In the current literature on the diplomatic history of the Ottoman Empire of the 19th century the most frequent posture is: ‘A history of Turkey without the Turks’. However, the Ottomans were not simple observers indifferent to their fate, as orientalist historiography depicts them. They played an active part in the political events of the Middle East and the Maghreb, because they were never colonized in the strict sense of the term. Until the end of the Empire in 1918, Ottoman statesmen were responsible for their acts, their decisions, and their errors, because, although influenced by the Powers, in the final analysis they remained masters of their domain.
However, even in research undertaken recently, we observe the same rather simplistic attitude. One often sees advanced, for example, that the Sultan Abdülhamid II worked towards two contradictory ends: he wanted to be accepted as a member of the Concert of Europe, but at the same time, he sought to promote pan-Islamism. The position of the Sultan was not contradictory, nor even exceptional. The Tsar with pan-Slavism and the Kaiser with pan-Germanism did exactly the same thing. The dose of romanticism was not more marked in the Ottoman case than in that of the other powers.
Moreover, Ottoman statesmen had no illusions about the limits of their power. After the invasion of Tunis in 1881, Foreign Minister Arifi Paşa noted that the Ottoman Empire had clear rights in Tunisia but, ‘rights exists only if they are used... ' (Hak isti'mal ile payidar olur) .
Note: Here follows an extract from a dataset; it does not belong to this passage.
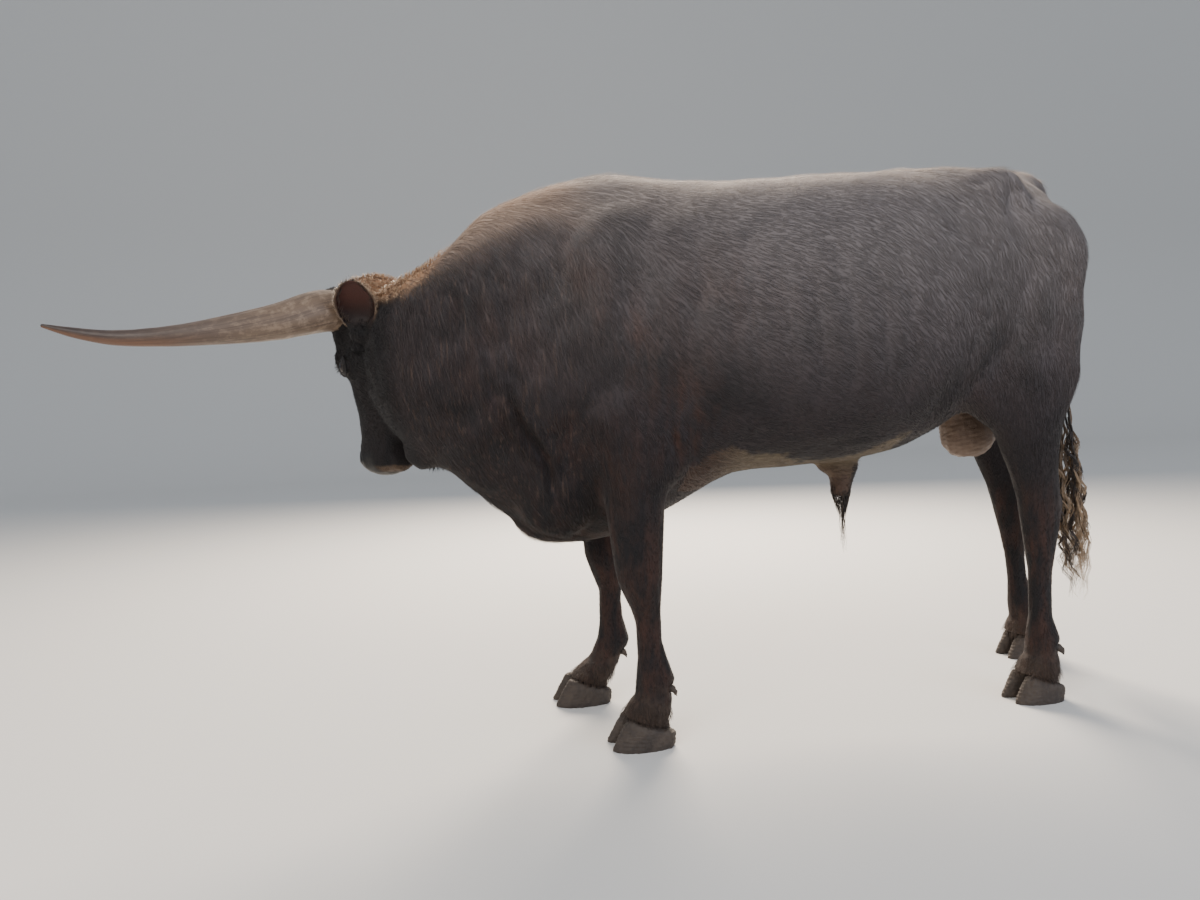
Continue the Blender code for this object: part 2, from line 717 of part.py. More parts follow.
def mouth_cutter(to_world):
    """A thin curved wedge along the lips, from one corner of the mouth round to the other."""
    stations = []
    for k in range(17):
        a = math.radians(-100 + 200 * k / 16)
        along = 0.372 + 0.100 * max(0.0, math.cos(a)) ** 0.7 - 0.012 * max(0.0, -math.cos(a))
        across = 0.066 * math.sin(a)
        deep = -0.098 - 0.012 * (1 - max(0.0, math.cos(a)))
        stations.append(Vector((along, across, deep)))
    rings = []
    for i, point in enumerate(stations):
        ahead = (stations[min(i + 1, 16)] - stations[max(i - 1, 0)]).normalized()
        outward = Vector((0.0, 0.0, 1.0)).cross(ahead).normalized()
        if outward.dot(point - Vector((0.36, 0.0, -0.1))) < 0:
            outward = -outward
        lift = ahead.cross(outward).normalized()
        ring = []
        for k in range(8):
            b = 2 * math.pi * k / 8
            ring.append(to_world @ (point + outward * 0.011 * math.cos(b) + lift * 0.0024 * math.sin(b)))
        rings.append(ring)
    return loft("mouth line", rings)


def foot_centre(kind, side):
    rows = FORELEG if kind == "fore" else HINDLEG
    return Vector((foot_x(kind, side, 0.0, rows[-1].x), -side * STANCE_HALF_WIDTH, 0.0))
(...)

In this framework of Ottoman policy in Africa we can note that what the servants of the Sultan lacked was not sophistication or legal savvy, but rather material power. Given this reality it is too easy to consider useless, even puerile, their efforts to establish historical title and their ‘sovereign rights in the Congo’. But seen in their own context the arguments of the Porte reveal a state completely surpassed on the material level but retaining its political ability. The Ottomans in their African policy dealt with a true ‘task of Sisyphus’, their legal arguments being called into question in each crisis.